Artificial turf a hot issue in Haddonfield


This hurried decision to provide $500,000 of taxpayer funds for artificial turf raises serious questions about the priorities of the school board and borough commissioners. At a time when the town seeks to curtail or eliminate critical services to hold down taxes, this is surely an extravagance.

There are many unanswered questions. According to a University of Connecticut 2010 study, storm water runoff from artificial turf is high in zinc, a chemical highly toxic to aquatic life. Have we considered the cost of managing surface runoff to prevent it from entering nearby Hopkins Pond? Does the $1 million installation cost estimate include ancillary costs such the wooden platforms needed during graduation and other community occasions to protect the turf “carpet” from punctures and tears. Have we considered the replacement cost for the turf “carpet” when it must be disposed of as hazardous waste? Do we cancel our annual July Fourth fireworks celebration once the newly turfed high school fields are off-limits?

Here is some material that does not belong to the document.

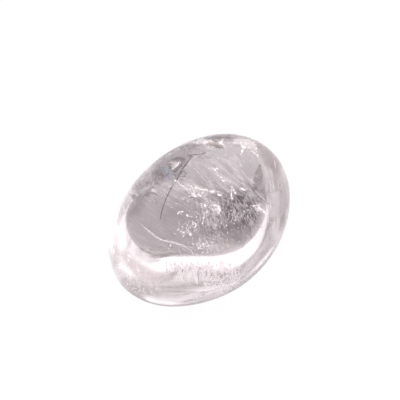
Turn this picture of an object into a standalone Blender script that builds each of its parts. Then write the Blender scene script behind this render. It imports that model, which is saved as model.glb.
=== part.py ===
"""A tumbled stone: one polished pebble of clear, faintly pink quartz, lying on a small worn flat.

Units are metres and +Z is up. The stone's length lies along X and its width along Y.
The origin is under the middle of the stone, on the surface it rests on.
"""

import math

import bmesh
import bpy
from mathutils import Vector

# Outside size of the finished stone
LENGTH = 0.0300
WIDTH = 0.0222

# The widest level splits the stone into a low crown and a deeper belly
CROWN_HEIGHT = 0.0058
BELLY_DEPTH = 0.00887

# Depth of the belly's lowest point that is worn away, which leaves the resting flat
WORN_DEPTH = 0.0005

# Fullness of the curves: 2 is an ellipse, more is squarer, less is more pointed
PLAN_FULLNESS = 2.07
CROWN_FULLNESS = 2.11
BELLY_FULLNESS = 1.905

# How far the belly's lowest point lies from under the middle of the widest level, in length and in width
BELLY_SHIFT_X = 0.00294
BELLY_SHIFT_Y = 0.00127

# Slow waves around the stone that keep it from being a true oval: sides, height as a part of the radius, turn
OUTLINE_WAVES = ((3, 0.0095, 0.62), (4, 0.0072, -0.02))
BELLY_WAVES = ((2, 0.0622, -1.015), (3, 0.0929, 0.254), (4, 0.0478, 0.378), (5, 0.0193, 0.598))

# Faces along one edge of the cube that is blown up into the stone
FACES_ALONG_EDGE = 20

# Polished rose quartz, seen against a white surface
STONE_COLOUR = (0.80, 0.72, 0.75, 1.0)
POLISH_ROUGHNESS = 0.03
QUARTZ_IOR = 1.544


def clear_scene():
    """Remove whatever the scene starts with."""
    for thing in list(bpy.data.objects):
        bpy.data.objects.remove(thing, do_unlink=True)


def quartz_material():
    """Clear polished quartz with a trace of pink."""
    material = bpy.data.materials.new("quartz")
    material.use_nodes = True
    shader = material.node_tree.nodes["Principled BSDF"]
    shader.inputs["Base Color"].default_value = STONE_COLOUR
    shader.inputs["Roughness"].default_value = POLISH_ROUGHNESS
    shader.inputs["Metallic"].default_value = 0.0
    shader.inputs["IOR"].default_value = QUARTZ_IOR
    shader.inputs["Transmission Weight"].default_value = 1.0
    return material


def even_direction(corner):
    """Turn a point on the cube, with sides from -1 to 1, into a direction; directions come out evenly spread."""
    return Vector([math.tan(value * math.pi / 4) for value in corner]).normalized()


def wave_height(waves, angle):
    """The summed height of some waves at this angle around the stone."""
    return sum(height * math.cos(sides * (angle - turn)) for sides, height, turn in waves)


def surface_point(direction):
    """The point of the stone's surface that lies in this direction from the middle of its widest level."""
    steepness = direction.z ** 2
    if direction.z > 0:
        depth, fullness = CROWN_HEIGHT, CROWN_FULLNESS
        along, across = direction.x, direction.y
    else:
        depth, fullness = BELLY_DEPTH, BELLY_FULLNESS
        along = direction.x - BELLY_SHIFT_X * steepness / depth
        across = direction.y - BELLY_SHIFT_Y * steepness / depth
    along /= LENGTH / 2
    across /= WIDTH / 2
    angle = math.atan2(across, along)
    swell = 1 + wave_height(OUTLINE_WAVES, angle)
    if direction.z < 0:
        # Steep and level directions keep the plain outline, and the belly's waves rise between them
        swell += 4 * steepness * (1 - steepness) * wave_height(BELLY_WAVES, angle)
    plan = (abs(along) ** PLAN_FULLNESS + abs(across) ** PLAN_FULLNESS) ** (1 / PLAN_FULLNESS) / swell
    upright = abs(direction.z) / depth
    radius = 1 / (plan ** fullness + upright ** fullness) ** (1 / fullness)
    if direction.z < 0:
        radius = min(radius, (BELLY_DEPTH - WORN_DEPTH) / -direction.z)
    return direction * radius


def settle(mesh):
    """Bring the stone to its exact length and width, centre it, and set its flat on the ground."""
    spans = []
    for axis in range(3):
        values = [vert.co[axis] for vert in mesh.verts]
        spans.append((min(values), max(values)))
    middle_x = sum(spans[0]) / 2
    middle_y = sum(spans[1]) / 2
    bmesh.ops.translate(mesh, verts=mesh.verts, vec=(-middle_x, -middle_y, -spans[2][0]))
    stretch_x = LENGTH / (spans[0][1] - spans[0][0])
    stretch_y = WIDTH / (spans[1][1] - spans[1][0])
    bmesh.ops.scale(mesh, verts=mesh.verts, vec=(stretch_x, stretch_y, 1.0))


def make_stone():
    """The whole stone, one closed solid: a gridded cube blown up to the pebble's rounded shape."""
    mesh = bmesh.new()
    bmesh.ops.create_cube(mesh, size=2.0)
    bmesh.ops.subdivide_edges(mesh, edges=mesh.edges, cuts=FACES_ALONG_EDGE - 1, use_grid_fill=True)
    for vert in mesh.verts:
        vert.co = surface_point(even_direction(vert.co))
    settle(mesh)
    bmesh.ops.recalc_face_normals(mesh, faces=mesh.faces)
    for face in mesh.faces:
        face.smooth = True
    data = bpy.data.meshes.new("stone")
    mesh.to_mesh(data)
    mesh.free()
    stone = bpy.data.objects.new("stone", data)
    stone.data.materials.append(quartz_material())
    bpy.context.scene.collection.objects.link(stone)
    return stone


clear_scene()
make_stone()
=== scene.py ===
"""Looks of the tumbled stone: a polished pebble of clear, faintly pink quartz with cracks and veils inside.

Lengths are in metres unless a name ends in _mm. A place inside the stone is written as the column and row
of the 400 by 400 picture where it shows, and its height in mm above the surface that the stone rests on.
"""

import math
import random

import bmesh
import bpy
from mathutils import Matrix, Vector, noise
from mathutils.bvhtree import BVHTree


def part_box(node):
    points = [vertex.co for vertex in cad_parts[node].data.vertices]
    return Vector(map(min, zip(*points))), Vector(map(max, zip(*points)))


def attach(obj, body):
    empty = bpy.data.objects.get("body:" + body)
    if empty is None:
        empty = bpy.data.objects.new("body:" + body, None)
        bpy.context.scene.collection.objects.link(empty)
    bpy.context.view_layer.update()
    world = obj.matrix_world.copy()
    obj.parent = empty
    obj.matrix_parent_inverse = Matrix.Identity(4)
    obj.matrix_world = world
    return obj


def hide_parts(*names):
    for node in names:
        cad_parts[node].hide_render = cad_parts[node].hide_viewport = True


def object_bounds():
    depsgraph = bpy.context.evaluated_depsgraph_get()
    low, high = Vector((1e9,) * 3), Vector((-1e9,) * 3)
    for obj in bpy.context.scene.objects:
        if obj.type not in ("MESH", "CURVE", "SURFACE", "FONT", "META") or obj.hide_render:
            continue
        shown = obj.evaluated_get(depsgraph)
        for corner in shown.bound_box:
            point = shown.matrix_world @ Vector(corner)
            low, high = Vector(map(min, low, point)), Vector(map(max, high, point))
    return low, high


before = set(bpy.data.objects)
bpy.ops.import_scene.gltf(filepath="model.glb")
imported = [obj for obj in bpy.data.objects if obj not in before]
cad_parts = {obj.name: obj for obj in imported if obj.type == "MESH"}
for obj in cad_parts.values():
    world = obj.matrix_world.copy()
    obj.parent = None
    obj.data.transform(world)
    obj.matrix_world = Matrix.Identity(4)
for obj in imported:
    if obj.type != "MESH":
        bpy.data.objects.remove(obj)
cad_low, cad_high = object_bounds()

MM = 0.001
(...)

Perhaps most disturbing to me personally as chair of the Shade Tree Commission, the town’s leaders have prioritized installing artificial greenery over replacing the hundreds of trees dying from bacterial leaf scorch. Haddonfield faces an imminent tree cover crisis –16 per cent of our street trees, approximately 1,600 trees, are dying now, yet this year the town mustered the funds to plant fewer than 25 trees. If we continue to cut down trees without replacing them, we will deforest Haddonfield.

I’m sure other taxpayers will cite equally valid pressing needs for the funds being dedicated to installing these premium playing fields. While I understand the importance of good playing surfaces for our high school athletes and applaud the generosity of the athletes’ parents, there are other, lower cost solutions to be found. Commissioners and the school board should revisit their decision and reject this unnecessary expenditure of funds.